As 'The Chosen' begins, Carnelian Suth is the troubled teenage son of Lord Suth, the Master of The Hold. The Hold is a remote castle on a forbidding island somewhere removed from the civilized world, which is mentioned now and again, called Osrakum. Events conspire that will drive Suth and his son to Osrakum. The events that transpire however will be described practically step by step, as will every bit of clothing and room that Carnelian happens to pass through. Pinto has designed a society so hidebound and hemmed in by laws and traditions that the highest classes wear masks, and if the lower classes glimpse the masters without their masks, they're quickly and bloodily slaughtered, unless they're slowly tortured first.

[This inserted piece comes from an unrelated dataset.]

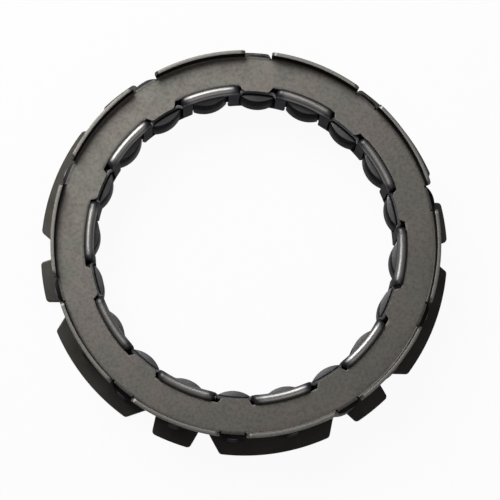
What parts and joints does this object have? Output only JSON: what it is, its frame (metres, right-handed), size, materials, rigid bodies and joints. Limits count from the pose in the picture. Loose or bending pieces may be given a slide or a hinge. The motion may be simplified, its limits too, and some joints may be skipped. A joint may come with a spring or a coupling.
{
  "type": "starter clutch",
  "caption": "Ring-shaped one-way sprag element of an engine starter clutch: two sheet-steel cages, a lipped side plate, a ribbon spring and a flange with keying tabs.",
  "frame": {"origin": "on the clutch axis, level with the back of the tabbed flange", "axes": "+Z along the clutch axis towards the side plate; +Y through the middle of sprag_01; +X to the right seen from the side plate"},
  "size_m": [0.0714, 0.0714, 0.0135],
  "materials": {
    "plate_steel": "dull warm grey sheet steel, faintly mottled",
    "cage_steel": "dark hardened sheet steel, finely brushed",
    "inner_cage_steel": "tumbled sheet steel, polished on the beads",
    "spring_steel": "bright spring steel",
    "sprag_steel": "ground and tumbled bearing steel, dark grey"
  },
  "bodies": {
    "outer_cage": {"outer_cage": "cage_steel", "front_side_plate": "plate_steel", "ribbon_spring": "spring_steel"},
    "inner_cage": {"inner_cage": "inner_cage_steel"},
    "sprag_01": {"sprag_01": "sprag_steel"},
    "sprag_02": {"sprag_02": "sprag_steel"},
    "sprag_03": {"sprag_03": "sprag_steel"},
    "sprag_04": {"sprag_04": "sprag_steel"},
    "sprag_05": {"sprag_05": "sprag_steel"},
    "sprag_06": {"sprag_06": "sprag_steel"},
    "sprag_07": {"sprag_07": "sprag_steel"},
    "sprag_08": {"sprag_08": "sprag_steel"},
    "sprag_09": {"sprag_09": "sprag_steel"},
    "sprag_10": {"sprag_10": "sprag_steel"},
    "sprag_11": {"sprag_11": "sprag_steel"},
    "sprag_12": {"sprag_12": "sprag_steel"},
    "sprag_13": {"sprag_13": "sprag_steel"},
    "sprag_14": {"sprag_14": "sprag_steel"},
    "sprag_15": {"sprag_15": "sprag_steel"},
    "sprag_16": {"sprag_16": "sprag_steel"},
    "sprag_17": {"sprag_17": "sprag_steel"},
    "sprag_18": {"sprag_18": "sprag_steel"},
    "sprag_19": {"sprag_19": "sprag_steel"},
    "sprag_20": {"sprag_20": "sprag_steel"}
  },
  "joints": [
    {"name": "inner_cage_turn", "type": "hinge", "parent": "outer_cage", "child": "inner_cage", "pos_m": [0, 0, 0.00555], "axis": [0, 0, 1], "range_deg": [-0.75, 2.25], "stiffness_Nm_per_rad": 0.02},
    {"name": "sprag_01_tilt", "type": "hinge", "parent": "outer_cage", "child": "sprag_01", "pos_m": [0, 0.03158, 0.00555], "axis": [0, 0, 1], "range_deg": [-10.2, 3.4]},
    {"name": "sprag_02_tilt", "type": "hinge", "parent": "outer_cage", "child": "sprag_02", "pos_m": [0.00976, 0.03003, 0.00555], "axis": [0, 0, 1], "range_deg": [-10.2, 3.4]},
    {"name": "sprag_03_tilt", "type": "hinge", "parent": "outer_cage", "child": "sprag_03", "pos_m": [0.01856, 0.02555, 0.00555], "axis": [0, 0, 1], "range_deg": [-10.2, 3.4]},
    {"name": "sprag_04_tilt", "type": "hinge", "parent": "outer_cage", "child": "sprag_04", "pos_m": [0.02555, 0.01856, 0.00555], "axis": [0, 0, 1], "range_deg": [-10.2, 3.4]},
    {"name": "sprag_05_tilt", "type": "hinge", "parent": "outer_cage", "child": "sprag_05", "pos_m": [0.03003, 0.00976, 0.00555], "axis": [0, 0, 1], "range_deg": [-10.2, 3.4]},
    {"name": "sprag_06_tilt", "type": "hinge", "parent": "outer_cage", "child": "sprag_06", "pos_m": [0.03158, 0, 0.00555], "axis": [0, 0, 1], "range_deg": [-10.2, 3.4]},
    {"name": "sprag_07_tilt", "type": "hinge", "parent": "outer_cage", "child": "sprag_07", "pos_m": [0.03003, -0.00976, 0.00555], "axis": [0, 0, 1], "range_deg": [-10.2, 3.4]},
    {"name": "sprag_08_tilt", "type": "hinge", "parent": "outer_cage", "child": "sprag_08", "pos_m": [0.02555, -0.01856, 0.00555], "axis": [0, 0, 1], "range_deg": [-10.2, 3.4]},
    {"name": "sprag_09_tilt", "type": "hinge", "parent": "outer_cage", "child": "sprag_09", "pos_m": [0.01856, -0.02555, 0.00555], "axis": [0, 0, 1], "range_deg": [-10.2, 3.4]},
    {"name": "sprag_10_tilt", "type": "hinge", "parent": "outer_cage", "child": "sprag_10", "pos_m": [0.00976, -0.03003, 0.00555], "axis": [0, 0, 1], "range_deg": [-10.2, 3.4]},
    {"name": "sprag_11_tilt", "type": "hinge", "parent": "outer_cage", "child": "sprag_11", "pos_m": [0, -0.03158, 0.00555], "axis": [0, 0, 1], "range_deg": [-10.2, 3.4]},
    {"name": "sprag_12_tilt", "type": "hinge", "parent": "outer_cage", "child": "sprag_12", "pos_m": [-0.00976, -0.03003, 0.00555], "axis": [0, 0, 1], "range_deg": [-10.2, 3.4]},
    {"name": "sprag_13_tilt", "type": "hinge", "parent": "outer_cage", "child": "sprag_13", "pos_m": [-0.01856, -0.02555, 0.00555], "axis": [0, 0, 1], "range_deg": [-10.2, 3.4]},
    {"name": "sprag_14_tilt", "type": "hinge", "parent": "outer_cage", "child": "sprag_14", "pos_m": [-0.02555, -0.01856, 0.00555], "axis": [0, 0, 1], "range_deg": [-10.2, 3.4]},
    {"name": "sprag_15_tilt", "type": "hinge", "parent": "outer_cage", "child": "sprag_15", "pos_m": [-0.03003, -0.00976, 0.00555], "axis": [0, 0, 1], "range_deg": [-10.2, 3.4]},
    {"name": "sprag_16_tilt", "type": "hinge", "parent": "outer_cage", "child": "sprag_16", "pos_m": [-0.03158, 0, 0.00555], "axis": [0, 0, 1], "range_deg": [-10.2, 3.4]},
    {"name": "sprag_17_tilt", "type": "hinge", "parent": "outer_cage", "child": "sprag_17", "pos_m": [-0.03003, 0.00976, 0.00555], "axis": [0, 0, 1], "range_deg": [-10.2, 3.4]},
    {"name": "sprag_18_tilt", "type": "hinge", "parent": "outer_cage", "child": "sprag_18", "pos_m": [-0.02555, 0.01856, 0.00555], "axis": [0, 0, 1], "range_deg": [-10.2, 3.4]},
    {"name": "sprag_19_tilt", "type": "hinge", "parent": "outer_cage", "child": "sprag_19", "pos_m": [-0.01856, 0.02555, 0.00555], "axis": [0, 0, 1], "range_deg": [-10.2, 3.4]},
    {"name": "sprag_20_tilt", "type": "hinge", "parent": "outer_cage", "child": "sprag_20", "pos_m": [-0.00976, 0.03003, 0.00555], "axis": [0, 0, 1], "range_deg": [-10.2, 3.4]}
  ],
  "couplings": [
    {"joint": "sprag_01_tilt", "follows": "inner_cage_turn", "ratio": -4.5113},
    {"joint": "sprag_02_tilt", "follows": "inner_cage_turn", "ratio": -4.5113},
    {"joint": "sprag_03_tilt", "follows": "inner_cage_turn", "ratio": -4.5113},
    {"joint": "sprag_04_tilt", "follows": "inner_cage_turn", "ratio": -4.5113},
    {"joint": "sprag_05_tilt", "follows": "inner_cage_turn", "ratio": -4.5113},
    {"joint": "sprag_06_tilt", "follows": "inner_cage_turn", "ratio": -4.5113},
    {"joint": "sprag_07_tilt", "follows": "inner_cage_turn", "ratio": -4.5113},
    {"joint": "sprag_08_tilt", "follows": "inner_cage_turn", "ratio": -4.5113},
    {"joint": "sprag_09_tilt", "follows": "inner_cage_turn", "ratio": -4.5113},
    {"joint": "sprag_10_tilt", "follows": "inner_cage_turn", "ratio": -4.5113},
    {"joint": "sprag_11_tilt", "follows": "inner_cage_turn", "ratio": -4.5113},
    {"joint": "sprag_12_tilt", "follows": "inner_cage_turn", "ratio": -4.5113},
    {"joint": "sprag_13_tilt", "follows": "inner_cage_turn", "ratio": -4.5113},
    {"joint": "sprag_14_tilt", "follows": "inner_cage_turn", "ratio": -4.5113},
    {"joint": "sprag_15_tilt", "follows": "inner_cage_turn", "ratio": -4.5113},
    {"joint": "sprag_16_tilt", "follows": "inner_cage_turn", "ratio": -4.5113},
    {"joint": "sprag_17_tilt", "follows": "inner_cage_turn", "ratio": -4.5113},
    {"joint": "sprag_18_tilt", "follows": "inner_cage_turn", "ratio": -4.5113},
    {"joint": "sprag_19_tilt", "follows": "inner_cage_turn", "ratio": -4.5113},
    {"joint": "sprag_20_tilt", "follows": "inner_cage_turn", "ratio": -4.5113}
  ]
}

'The Chosen' is not a novel for someone looking for a bit of light diversion. It's filled to the brim and beyond with lovingly described torture and violence and cruelty. Pinto has constructed a very bizarre and elaborate world in his imagination. It's startlingly original and very well described. The visions he presents the reader with come to life in the reader's mind. Unfortunately, after they do, the characters simply walk through them. To say that this novel has a glacial pace is being generous. If a character walks from his seat to the door, you can be sure that Pinto will describe in agonizing detail the feet, the socks, the shoes, and the doorknob. There are pages and pages of descriptions of dressing in this novel. If you took them all out, the book would be at least a hundred pages shorter. Or at least it seems that way.

But Pinto's complex descriptions do build up a clear picture of the elaborately bizarre world he's conceived, a world that's reminiscent of 'Gormenghast' in the complexity of its laws and traditions. Alas, whereas Mervyn Peake liked to breathe a bit of humor in his world, Pinto dwells in a perpetual state of teenage angst. You could call the book Goth-in-ghast. Pinto also takes time out to honor Clive Barker, with a nod to the delicate cruelty of 'The Books of Blood'.

For many readers, this book will be a startling and fabulous read. It is at least utterly original, and the society described offers enough fascinating hints and includes some very bizarre creations that one suspects might have a interesting origin. You don't get a hint of how things came to the pass that is described so well in 'The Chosen', however. You do get the fattest slab of angst this side of a teenage sock hop. You get a lot of beautiful prose and a cast of unpleasant or sickly characters. For readers who adore the Anne Rice novels, 'The Chosen' might be a huge revelation. For readers who think fantasy is only elves and swords, 'The Chosen' is a bulging bubble of hallucinogenic imagination. For readers who are fascinated with strange cultures and odd costumes, 'The Chosen' is a runway seat for a haute-couture fashion show. For readers who like a novel where the proportion of plot to page exceeds one step per paragraph, 'The Chosen' might prove more problematic. Set your tolerance for description to eleven, your horror-o-meter to twelve and your pace to cosmic, and you're ready to make the most of this unusual book. If your dials don't go that high, they might after you're finished reading 'The Chosen'. It'll be your call whether that's a good thing.